When God was a Rabbit by Sarah Winman
My rating: 5 of 5 stars
So quirky, touching and a great read
I bought this book a little while ago and have no idea why. Probably, because I think rabbits are cute and if they are called "God" it must be a fascinating story.
And I was certainly not disappointed. "When God was a Rabbit" entangles us into the life if Elly, her brother Joe, her friend and her family.
We meet her rabbit which is called God but also her neighbour Mr Golan whom she liked until he did things he should not have done. Her new Friend Jenny Penny has similar experience but Elly won't learn about it until much later.
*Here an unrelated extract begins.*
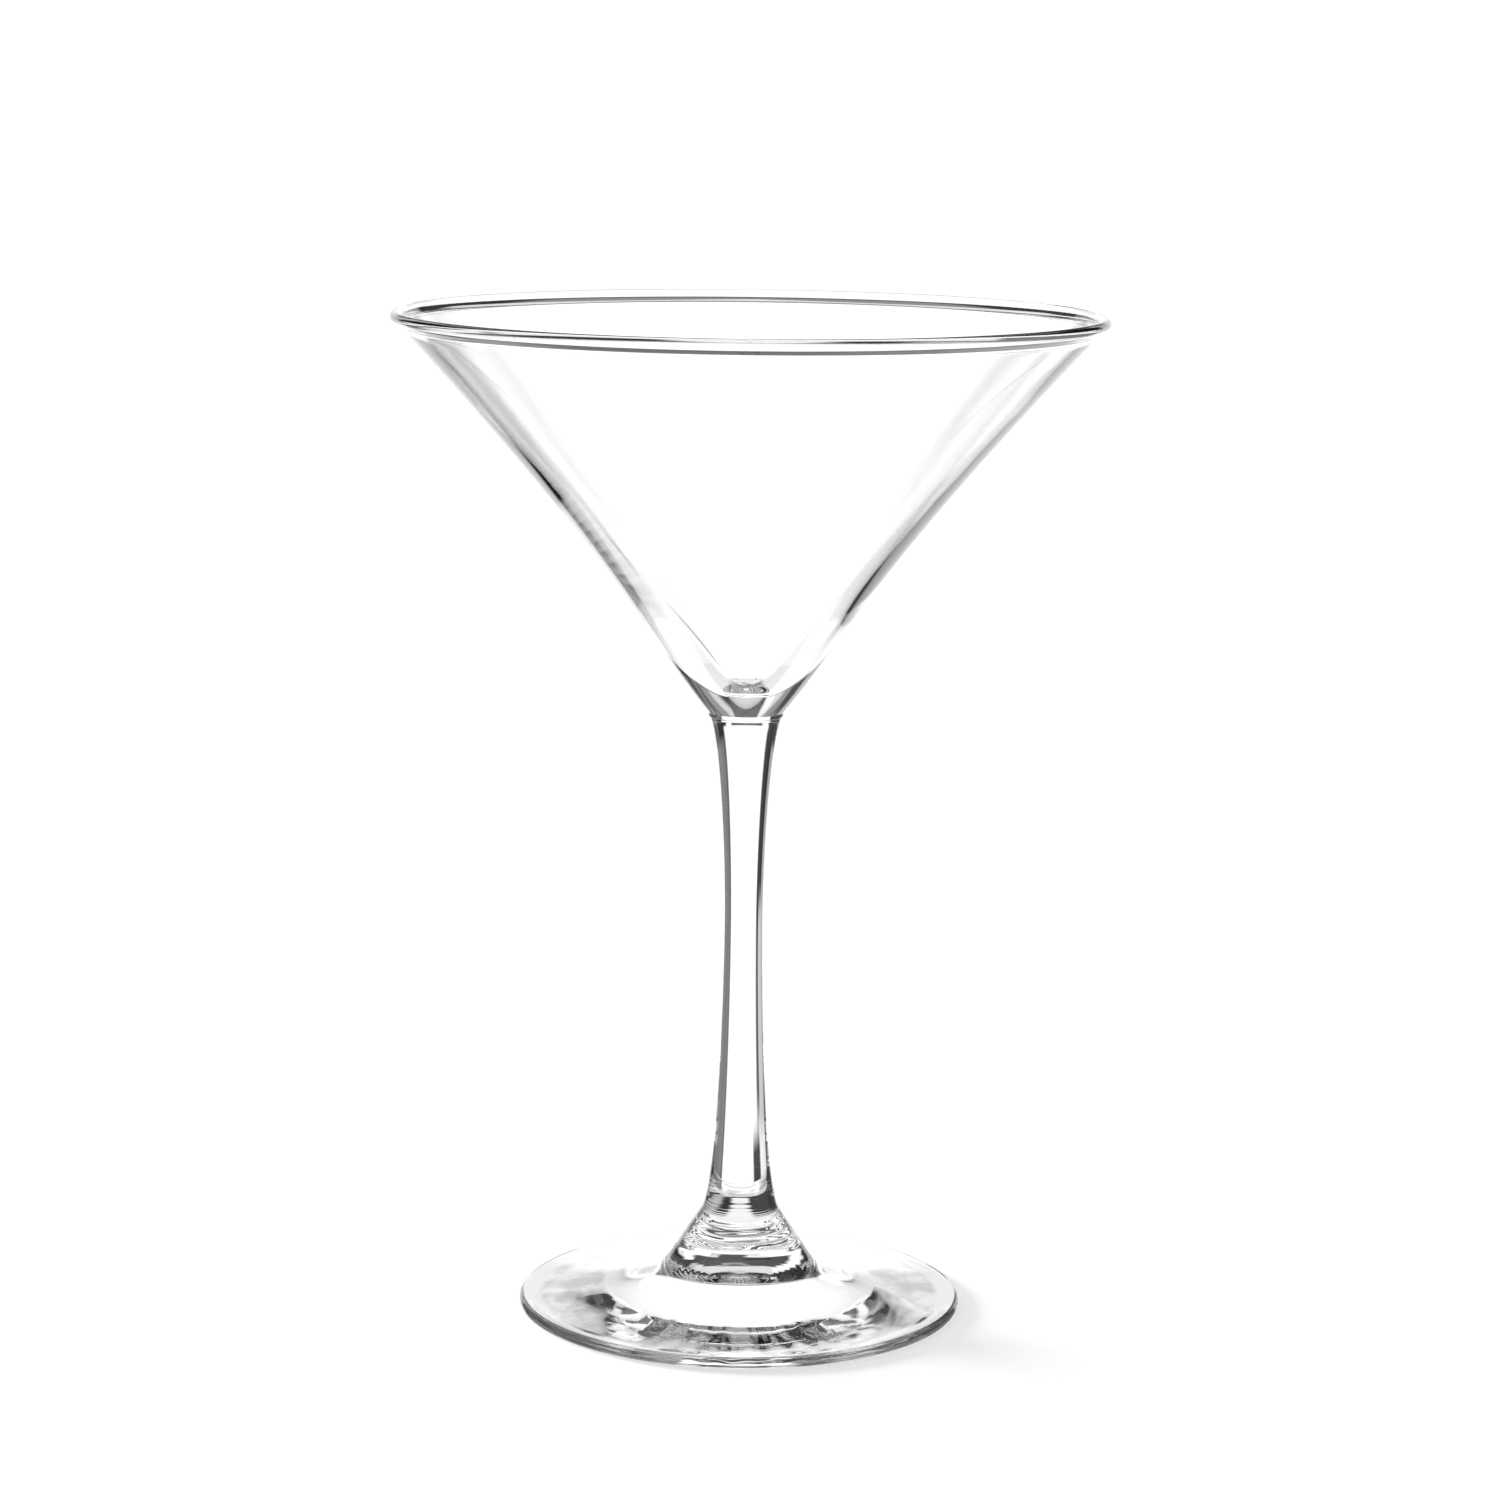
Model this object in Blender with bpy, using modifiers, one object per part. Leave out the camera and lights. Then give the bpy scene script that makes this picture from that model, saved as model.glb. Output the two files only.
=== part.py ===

Both are outsiders and rather frowned upon in school but as they have each other it doesn't matter. Until Elly moves with her parents to Cornwall and Jenny and her mother have to escape a violent ex-boyfriend.
They lose contact as Jenny was not allowed to for safety reasons. But again Elly doesn't learn about it until much later.
This is only part of the fascinating labyrinth of this story which leads you from the seventies up to 9/11 in which her brother is gets missing but not for the obvious reasons.
We meet many quirky characters like Arthur who home schools Elly after their move and her aunt Nancy a gay actress. Or is she?
This book is a tapestry of life in all its glory and pain. Easily told from Elly's point of view you just fall into the story and can't let it go by cause you just need to know what happens on the next page.
A warning though. If you are affected by abuse or by 9/11 this book might cause you flashbacks or other trouble.
This was one of the best reads in a left fe time.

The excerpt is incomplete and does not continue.